_TASK TO COMPLETE:_ Track down the lines that contain "limits" and copy them.
[Start of DATASET CONTENT]
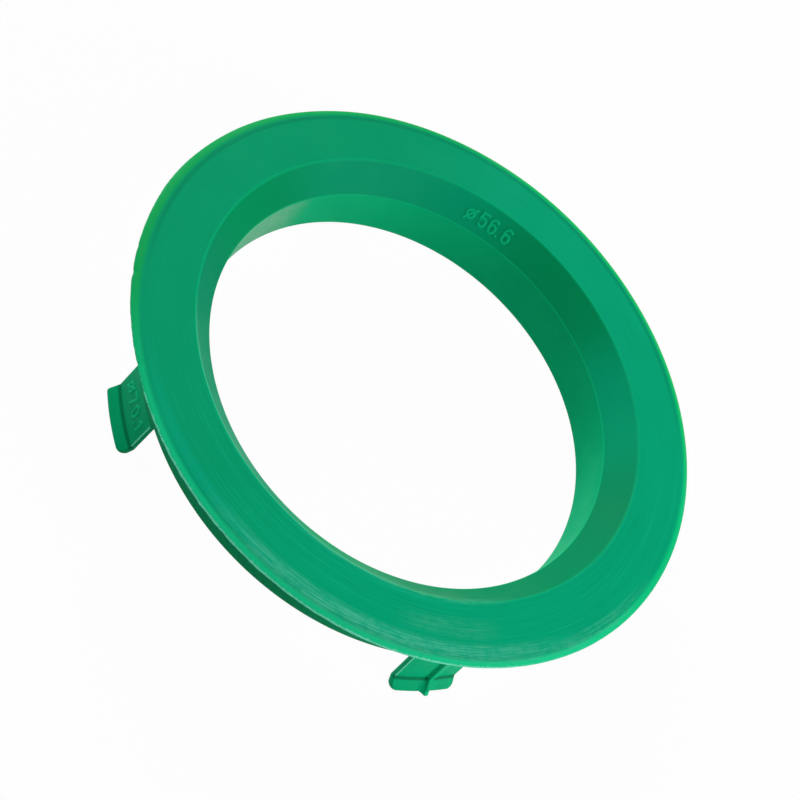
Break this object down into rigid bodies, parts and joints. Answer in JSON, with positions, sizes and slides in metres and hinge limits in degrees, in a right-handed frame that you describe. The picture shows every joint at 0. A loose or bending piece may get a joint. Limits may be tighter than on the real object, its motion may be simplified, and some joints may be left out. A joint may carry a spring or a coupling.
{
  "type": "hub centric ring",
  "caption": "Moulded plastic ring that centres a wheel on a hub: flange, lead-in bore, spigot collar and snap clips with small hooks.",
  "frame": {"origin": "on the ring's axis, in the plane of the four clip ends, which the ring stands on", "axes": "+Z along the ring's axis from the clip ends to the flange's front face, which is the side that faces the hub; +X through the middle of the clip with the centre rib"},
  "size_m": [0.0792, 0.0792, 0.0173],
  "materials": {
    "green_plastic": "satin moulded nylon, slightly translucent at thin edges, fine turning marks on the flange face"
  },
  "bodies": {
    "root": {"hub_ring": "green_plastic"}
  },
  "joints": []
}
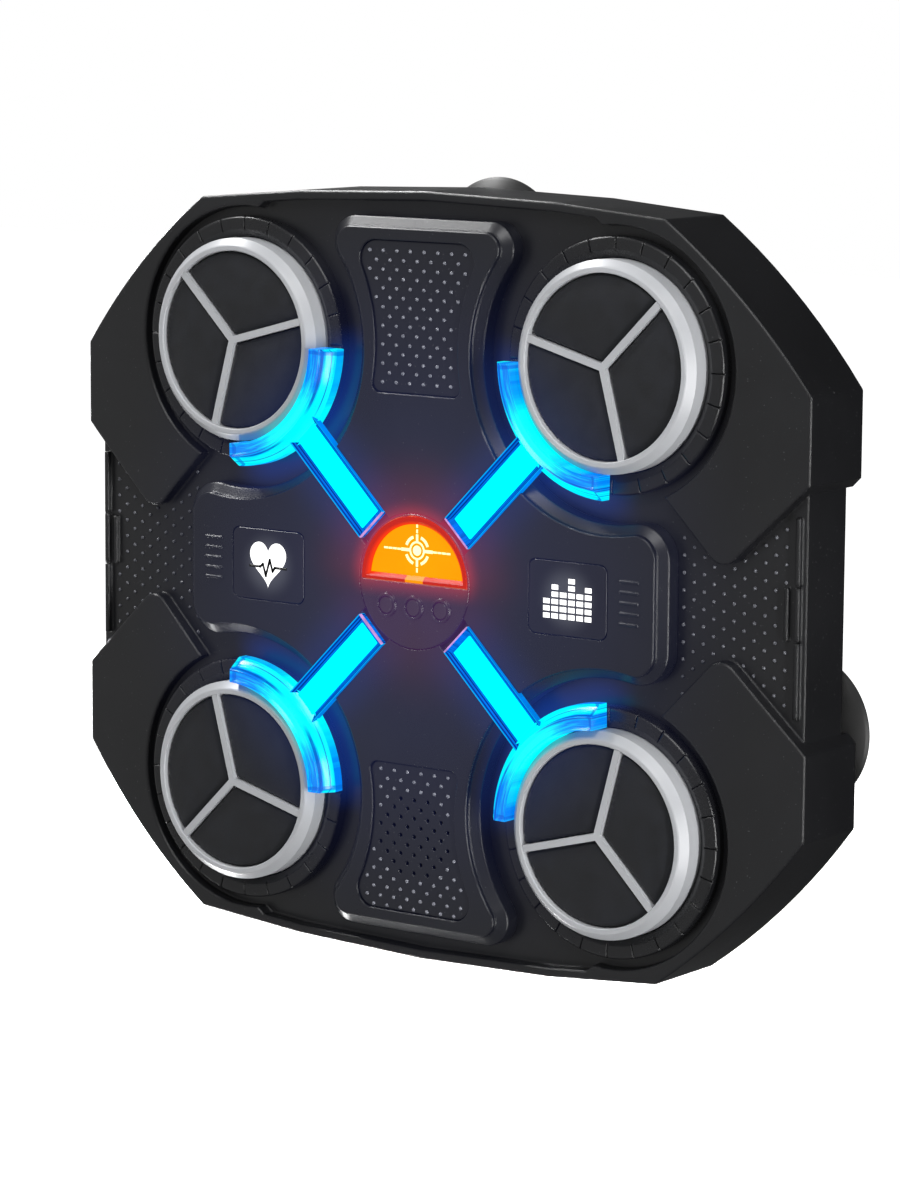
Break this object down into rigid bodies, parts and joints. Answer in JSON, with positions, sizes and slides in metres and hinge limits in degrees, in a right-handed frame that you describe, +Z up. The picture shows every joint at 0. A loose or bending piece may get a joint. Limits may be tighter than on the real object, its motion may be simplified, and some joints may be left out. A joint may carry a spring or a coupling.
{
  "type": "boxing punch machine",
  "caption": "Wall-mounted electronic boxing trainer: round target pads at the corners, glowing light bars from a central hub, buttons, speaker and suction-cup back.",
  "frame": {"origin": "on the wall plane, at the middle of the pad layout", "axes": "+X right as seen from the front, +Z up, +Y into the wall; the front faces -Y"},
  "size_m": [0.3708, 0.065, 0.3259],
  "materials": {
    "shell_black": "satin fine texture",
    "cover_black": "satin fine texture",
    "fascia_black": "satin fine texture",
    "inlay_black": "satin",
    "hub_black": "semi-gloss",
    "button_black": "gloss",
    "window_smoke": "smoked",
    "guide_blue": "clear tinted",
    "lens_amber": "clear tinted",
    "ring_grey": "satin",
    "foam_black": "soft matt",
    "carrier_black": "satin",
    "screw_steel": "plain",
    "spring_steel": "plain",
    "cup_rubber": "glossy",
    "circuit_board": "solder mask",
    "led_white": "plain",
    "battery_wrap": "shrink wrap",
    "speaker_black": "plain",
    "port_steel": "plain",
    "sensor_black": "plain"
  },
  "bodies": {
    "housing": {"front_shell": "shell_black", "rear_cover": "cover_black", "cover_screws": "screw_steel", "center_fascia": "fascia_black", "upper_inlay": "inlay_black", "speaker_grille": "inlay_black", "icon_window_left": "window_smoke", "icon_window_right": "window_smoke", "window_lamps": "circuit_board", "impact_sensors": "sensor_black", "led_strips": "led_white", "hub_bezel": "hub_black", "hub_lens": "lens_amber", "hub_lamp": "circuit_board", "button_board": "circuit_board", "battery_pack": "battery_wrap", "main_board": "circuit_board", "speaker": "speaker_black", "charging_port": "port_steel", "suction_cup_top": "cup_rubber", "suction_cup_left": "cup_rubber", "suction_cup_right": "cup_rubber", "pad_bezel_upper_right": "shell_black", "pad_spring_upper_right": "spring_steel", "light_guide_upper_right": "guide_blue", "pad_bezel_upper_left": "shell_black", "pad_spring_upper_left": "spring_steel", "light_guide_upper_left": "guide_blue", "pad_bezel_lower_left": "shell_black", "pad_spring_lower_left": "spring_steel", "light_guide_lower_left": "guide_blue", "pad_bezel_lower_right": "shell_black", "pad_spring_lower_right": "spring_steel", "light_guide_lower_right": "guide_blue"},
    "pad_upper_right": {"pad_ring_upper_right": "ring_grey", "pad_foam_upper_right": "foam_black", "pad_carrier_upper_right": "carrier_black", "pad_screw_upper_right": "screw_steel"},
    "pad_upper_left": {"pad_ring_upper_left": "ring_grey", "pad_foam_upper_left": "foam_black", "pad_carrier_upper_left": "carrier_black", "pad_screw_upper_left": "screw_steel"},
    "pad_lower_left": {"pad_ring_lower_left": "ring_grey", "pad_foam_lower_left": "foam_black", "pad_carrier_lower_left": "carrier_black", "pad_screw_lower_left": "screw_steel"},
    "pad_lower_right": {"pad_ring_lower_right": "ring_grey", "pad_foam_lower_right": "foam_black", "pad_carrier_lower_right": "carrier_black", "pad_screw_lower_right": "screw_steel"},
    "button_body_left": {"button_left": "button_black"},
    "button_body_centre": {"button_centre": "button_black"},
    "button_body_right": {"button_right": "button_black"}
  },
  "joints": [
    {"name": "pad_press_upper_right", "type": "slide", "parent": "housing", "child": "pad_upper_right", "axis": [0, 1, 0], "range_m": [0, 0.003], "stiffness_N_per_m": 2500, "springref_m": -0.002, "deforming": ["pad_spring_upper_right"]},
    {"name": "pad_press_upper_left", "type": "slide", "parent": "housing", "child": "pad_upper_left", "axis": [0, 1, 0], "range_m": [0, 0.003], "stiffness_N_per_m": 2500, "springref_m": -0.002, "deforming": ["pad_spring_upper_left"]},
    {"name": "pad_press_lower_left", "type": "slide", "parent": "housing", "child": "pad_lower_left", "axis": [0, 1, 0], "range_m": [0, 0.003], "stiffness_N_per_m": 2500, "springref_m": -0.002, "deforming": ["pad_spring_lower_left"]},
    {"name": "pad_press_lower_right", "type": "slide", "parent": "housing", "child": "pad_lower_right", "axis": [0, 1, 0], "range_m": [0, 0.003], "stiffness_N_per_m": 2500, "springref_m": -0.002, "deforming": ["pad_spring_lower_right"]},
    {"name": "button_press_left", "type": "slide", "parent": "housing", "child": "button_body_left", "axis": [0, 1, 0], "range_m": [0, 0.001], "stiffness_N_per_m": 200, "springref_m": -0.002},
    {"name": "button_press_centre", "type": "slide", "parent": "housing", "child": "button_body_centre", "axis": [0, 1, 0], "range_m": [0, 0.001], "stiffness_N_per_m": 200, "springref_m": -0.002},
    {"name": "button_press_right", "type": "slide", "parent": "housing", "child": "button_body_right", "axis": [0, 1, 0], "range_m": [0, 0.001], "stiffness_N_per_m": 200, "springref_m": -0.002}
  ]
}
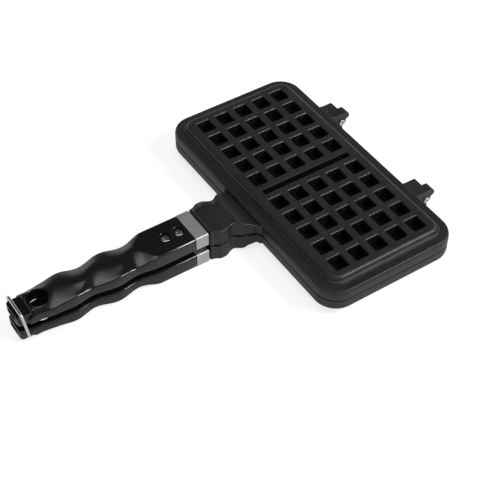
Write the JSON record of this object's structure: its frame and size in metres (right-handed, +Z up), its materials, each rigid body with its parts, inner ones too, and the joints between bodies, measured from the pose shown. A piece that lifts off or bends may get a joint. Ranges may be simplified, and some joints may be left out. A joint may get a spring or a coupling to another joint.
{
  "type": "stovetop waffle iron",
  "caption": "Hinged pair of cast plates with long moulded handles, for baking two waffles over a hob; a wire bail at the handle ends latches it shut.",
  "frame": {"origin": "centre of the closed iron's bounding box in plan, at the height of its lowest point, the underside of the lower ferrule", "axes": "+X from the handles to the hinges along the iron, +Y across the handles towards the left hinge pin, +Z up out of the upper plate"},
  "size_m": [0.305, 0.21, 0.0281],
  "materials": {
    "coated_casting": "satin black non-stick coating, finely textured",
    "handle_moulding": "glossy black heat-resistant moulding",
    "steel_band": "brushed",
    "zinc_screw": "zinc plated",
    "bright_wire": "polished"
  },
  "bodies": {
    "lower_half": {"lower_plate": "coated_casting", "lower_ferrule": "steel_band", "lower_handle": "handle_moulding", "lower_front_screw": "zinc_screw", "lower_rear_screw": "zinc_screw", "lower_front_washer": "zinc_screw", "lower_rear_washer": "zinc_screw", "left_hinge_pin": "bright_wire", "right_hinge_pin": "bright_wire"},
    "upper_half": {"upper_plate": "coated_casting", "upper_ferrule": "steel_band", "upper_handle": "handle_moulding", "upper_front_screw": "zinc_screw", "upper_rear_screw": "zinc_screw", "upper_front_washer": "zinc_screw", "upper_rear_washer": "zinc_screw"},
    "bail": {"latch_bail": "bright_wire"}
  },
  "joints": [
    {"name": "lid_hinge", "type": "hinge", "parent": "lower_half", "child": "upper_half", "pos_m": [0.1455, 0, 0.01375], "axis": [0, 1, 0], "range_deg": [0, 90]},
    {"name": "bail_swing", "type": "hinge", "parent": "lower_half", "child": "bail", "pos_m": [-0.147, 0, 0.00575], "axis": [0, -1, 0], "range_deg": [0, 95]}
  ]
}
[End of DATASET CONTENT]
_REPLY:_
Break this object down into rigid bodies, parts and joints. Answer in JSON, with positions, sizes and slides in metres and hinge limits in degrees, in a right-handed frame that you describe. The picture shows every joint at 0. A loose or bending piece may get a joint. Limits may be tighter than on the real object, its motion may be simplified, and some joints may be left out. A joint may carry a spring or a coupling.
Break this object down into rigid bodies, parts and joints. Answer in JSON, with positions, sizes and slides in metres and hinge limits in degrees, in a right-handed frame that you describe, +Z up. The picture shows every joint at 0. A loose or bending piece may get a joint. Limits may be tighter than on the real object, its motion may be simplified, and some joints may be left out. A joint may carry a spring or a coupling.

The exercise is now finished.